If this is what it means to be right wing, I don’t want any part of it.
I am a conservative in the tradition of Disraeli, a man who was sneered at by political opponents as ‘that jew’ but who set out the basis for a strong, compassionate and outward-looking politics. Dizzy’s ideas matter - care for the institutions of state, protect our traditions, and direct politics to the task of making ordinary people better off. If the right falls, instead, into the rabbit hole of identity - seeing the Somali criminal as a criminal because he is a Somali not because he is a criminal - then it joins the very world of ‘woke’ that it screams about. Conservatives should be trying to live Martin Luther King's dream of a nation where people “...will not be judged by the color of their skin but by the content of their character."
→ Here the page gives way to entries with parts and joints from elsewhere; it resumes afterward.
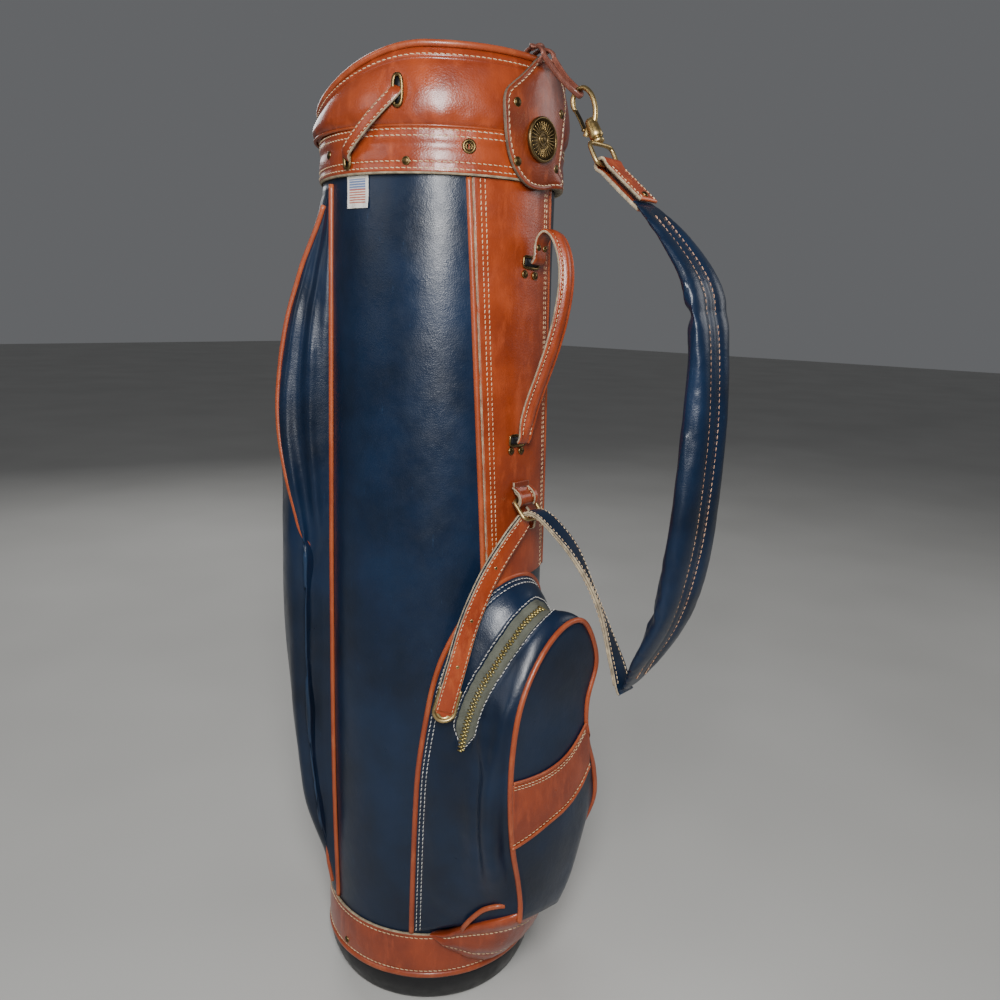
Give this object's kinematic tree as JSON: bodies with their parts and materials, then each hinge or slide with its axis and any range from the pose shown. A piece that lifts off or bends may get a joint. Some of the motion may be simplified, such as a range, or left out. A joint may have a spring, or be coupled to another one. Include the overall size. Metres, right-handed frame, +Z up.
{
  "type": "golf bag",
  "caption": "Round leathercloth golf bag with padded cuff, three-way divider, shoulder strap on a snap hook, carry handle and two zipped pockets.",
  "frame": {"origin": "middle of the flat base, on the floor", "axes": "+Z up the bag; -Y is the carrying side with handle, strap and ball pocket; +X to the right of someone facing the carrying side"},
  "size_m": [0.2313, 0.4319, 0.8597],
  "materials": {
    "tan_leather": "glossy finished leather",
    "navy_vinyl": "glossy grained vinyl leathercloth",
    "antique_brass": "worn satin",
    "black_boot": "satin moulded",
    "dark_lace": "matt waxed",
    "zip_tape": "woven tape with brass teeth",
    "dark_lining": "matt woven lining",
    "white_label": "woven label"
  },
  "bodies": {
    "bag": {"bottom_belt": "tan_leather", "spine_panel": "tan_leather", "cuff_band": "tan_leather", "cuff_collar": "tan_leather", "rim_welt": "tan_leather", "tag_strap": "tan_leather", "shield_flap": "tan_leather", "chape": "tan_leather", "strap_tail": "tan_leather", "ball_pocket_band": "tan_leather", "ball_pocket_base": "tan_leather", "body_shell": "navy_vinyl", "ball_pocket": "navy_vinyl", "long_pocket_back": "navy_vinyl", "long_pocket_left": "navy_vinyl", "long_pocket_right": "navy_vinyl", "tag_grommet": "antique_brass", "tag_slot_eyelet": "antique_brass", "snap_socket": "antique_brass", "cuff_rivet_1": "antique_brass", "cuff_rivet_2": "antique_brass", "badge": "antique_brass", "shield_rivet_1": "antique_brass", "shield_rivet_2": "antique_brass", "shield_rivet_3": "antique_brass", "shield_rivet_4": "antique_brass", "handle_plate_top": "antique_brass", "handle_plate_bottom": "antique_brass", "handle_rivet_1": "antique_brass", "handle_rivet_2": "antique_brass", "handle_rivet_3": "antique_brass", "handle_rivet_4": "antique_brass", "buckle_loop": "antique_brass", "tail_cap": "antique_brass", "base_boot": "black_boot", "ball_zip_chain": "zip_tape", "long_zip_chain": "zip_tape", "floor_pad": "dark_lining", "top_liner": "dark_lining", "divider_hoop": "dark_lining", "divider_panels": "dark_lining", "woven_label": "white_label"},
    "shoulder_strap": {"lace": "dark_lace", "hook_eye": "antique_brass", "strap_tip": "tan_leather", "strap_pad": "navy_vinyl", "narrow_strap": "navy_vinyl"},
    "hook": {"snap_hook": "antique_brass"},
    "gate": {"hook_gate": "antique_brass"},
    "handle": {"carry_handle": "tan_leather"},
    "ball_slider": {"ball_zip_slider": "antique_brass"},
    "ball_pull": {"ball_zip_pull": "antique_brass"},
    "long_slider": {"long_zip_slider": "antique_brass"},
    "long_pull": {"long_zip_pull": "antique_brass"}
  },
  "joints": [
    {"name": "strap_swing", "type": "hinge", "parent": "bag", "child": "shoulder_strap", "pos_m": [0, -0.112, 0.497], "axis": [0, -0.0223, 0.9998], "range_deg": [-40, 40]},
    {"name": "hook_swivel", "type": "hinge", "parent": "shoulder_strap", "child": "hook", "pos_m": [0, -0.152, 0.828], "axis": [0, -0.4886, -0.8725], "range_deg": [-12, 12]},
    {"name": "gate_opening", "type": "hinge", "parent": "hook", "child": "gate", "pos_m": [0, -0.16052, 0.79724], "axis": [1, 0, 0], "range_deg": [0, 25], "stiffness_Nm_per_rad": 0.02, "springref_deg": -11.46},
    {"name": "handle_swing", "type": "hinge", "parent": "bag", "child": "handle", "pos_m": [0, -0.1154, 0.625], "axis": [0.0699, 0, 0.9976], "range_deg": [-35, 35]},
    {"name": "ball_zip_run", "type": "hinge", "parent": "bag", "child": "ball_slider", "pos_m": [-0.061, -0.10904, 0.29364], "axis": [0, -0.976, -0.2179], "range_deg": [0, 50]},
    {"name": "ball_pull_flip", "type": "hinge", "parent": "ball_slider", "child": "ball_pull", "pos_m": [0.07589, -0.10925, 0.29459], "axis": [0, -0.976, -0.2179], "range_deg": [0, 150]},
    {"name": "long_zip_run", "type": "slide", "parent": "bag", "child": "long_slider", "axis": [0, 0, -1], "range_m": [0, 0.43]},
    {"name": "long_pull_flip", "type": "hinge", "parent": "long_slider", "child": "long_pull", "pos_m": [0.1087, 0.055, 0.625], "axis": [0, -1, 0], "range_deg": [0, 150]}
  ]
}
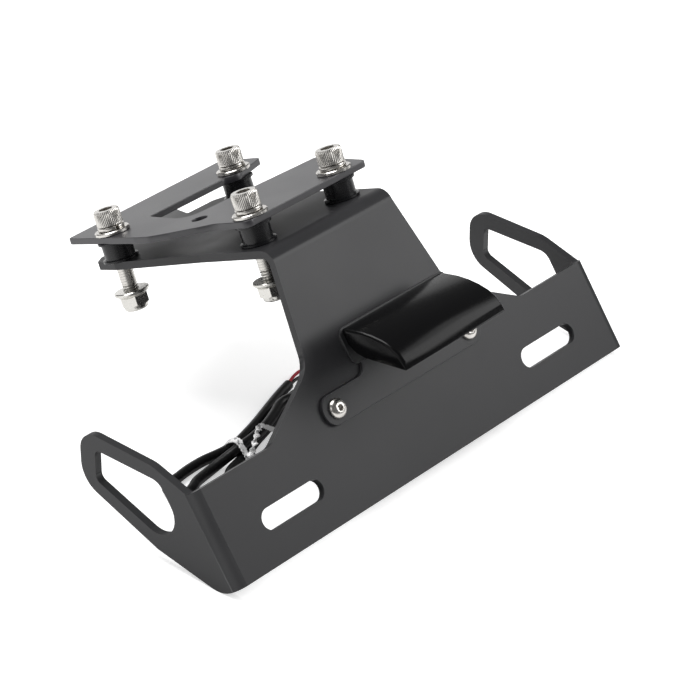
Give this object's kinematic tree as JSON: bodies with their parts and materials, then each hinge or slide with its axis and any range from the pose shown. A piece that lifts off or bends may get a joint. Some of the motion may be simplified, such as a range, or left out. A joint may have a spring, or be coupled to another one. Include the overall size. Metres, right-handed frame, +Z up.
{
  "type": "tail tidy",
  "caption": "Folded black number plate bracket with side wings, a plate lamp, and a bolted clamp plate that grips a motorbike's tail.",
  "frame": {"origin": "centre of the four tail bolts on the flange's top face", "axes": "+X to the right across the plate panel, +Y forwards under the seat, +Z up; the plate panel leans back from -Y as it does in the picture"},
  "size_m": [0.218, 0.1606, 0.0993],
  "materials": {
    "black_powder": "satin black powder coat",
    "clamp_black": "satin black powder coat",
    "lamp_plate": "satin black powder coat",
    "spacer_black": "black anodised, turned",
    "stainless": "bright turned stainless steel",
    "lamp_black": "satin black moulding",
    "board_white": "white circuit board",
    "lens": "clear moulding",
    "rubber": "black rubber",
    "sheath": "soft black sheath",
    "wire_red": "red insulation",
    "wire_black": "black insulation"
  },
  "bodies": {
    "root": {"main_bracket": "black_powder", "clamp_plate": "clamp_black", "lamp_bracket": "lamp_plate", "lamp_hood": "lamp_black", "lamp_base": "lamp_black", "lamp_board": "board_white", "lamp_lens": "lens", "grommet": "rubber", "lead": "sheath", "wire_red": "wire_red", "wire_black": "wire_black", "cap_bolt_front_left": "stainless", "spring_washer_front_left": "stainless", "flat_washer_front_left": "stainless", "flange_nut_front_left": "stainless", "spacer_front_left": "spacer_black", "cap_bolt_front_right": "stainless", "spring_washer_front_right": "stainless", "flat_washer_front_right": "stainless", "flange_nut_front_right": "stainless", "spacer_front_right": "spacer_black", "cap_bolt_rear_left": "stainless", "spring_washer_rear_left": "stainless", "flat_washer_rear_left": "stainless", "flange_nut_rear_left": "stainless", "spacer_rear_left": "spacer_black", "cap_bolt_rear_right": "stainless", "spring_washer_rear_right": "stainless", "flat_washer_rear_right": "stainless", "flange_nut_rear_right": "stainless", "spacer_rear_right": "spacer_black", "lamp_screw_left": "stainless", "lamp_washer_left": "stainless", "lamp_nut_left": "stainless", "lamp_screw_right": "stainless", "lamp_washer_right": "stainless", "lamp_nut_right": "stainless"}
  },
  "joints": []
}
This isn’t an argument for mass migration or for ignoring the features that describe people but rather it is a plea to stop demanding that we count how many black people there are and how many are bad. This, the politics of identity, destroyed the left’s traditions of commonwealth and, I fear, will devour the right too. We will, you need only look at the demands for data on ethnicity and crime to understand, find ourselves making people fearful of or hating every Somali not dealing with the Somali criminal. We should deal with crime firmly, taking the criminals off the street, deporting them if necessary but we should stop our obsession with counting black people. It does not help make anyone safer and it results in the painting of good, innocent people as a problem simply because of the ethnic or cultural box in which you’ve decided to dump them.
The right is lost. It has embraced the woke identity politics of the left as its new ideology. And people tell Frank Bruno he isn't English. Which, if you think for a few seconds, is obviously nonsense.
Rapid mass immigration has unsettled people who react viscerally rather than think things through.
In November 2023, while wearing poppies on the Saturday before Cenotaph Sunday, we had to wade through thousands of masked people on their way to that day's march in support of Hamas. As two masked men drew level with us they noticed the popplies on two elderly white people and said "f*ckers" as they walked past. I suppose we were lucky the assault was merely verbal.
It was clear there was no 'we' anymore. The experience did not make me a white ethno-nationalist but I can see how the doctrine of multiculturalism, and vilification of anyone who questions it, can provoke polarisation. Yes, white nationalists have agency and are accountable, but one can see how two tier policing, two tier justice, and preferential housing for migrants from cultures alien, hostile even, to our own, produce the polarisation that leads to attacking poor Frank, a very decent English bloke.
White ethno-nationalism is a secondary phenomenon. The primary cause is diastrous goverment.
Once the Identity Politics cat was out of the bag, there was no way it wouldn't be adopted by the natives.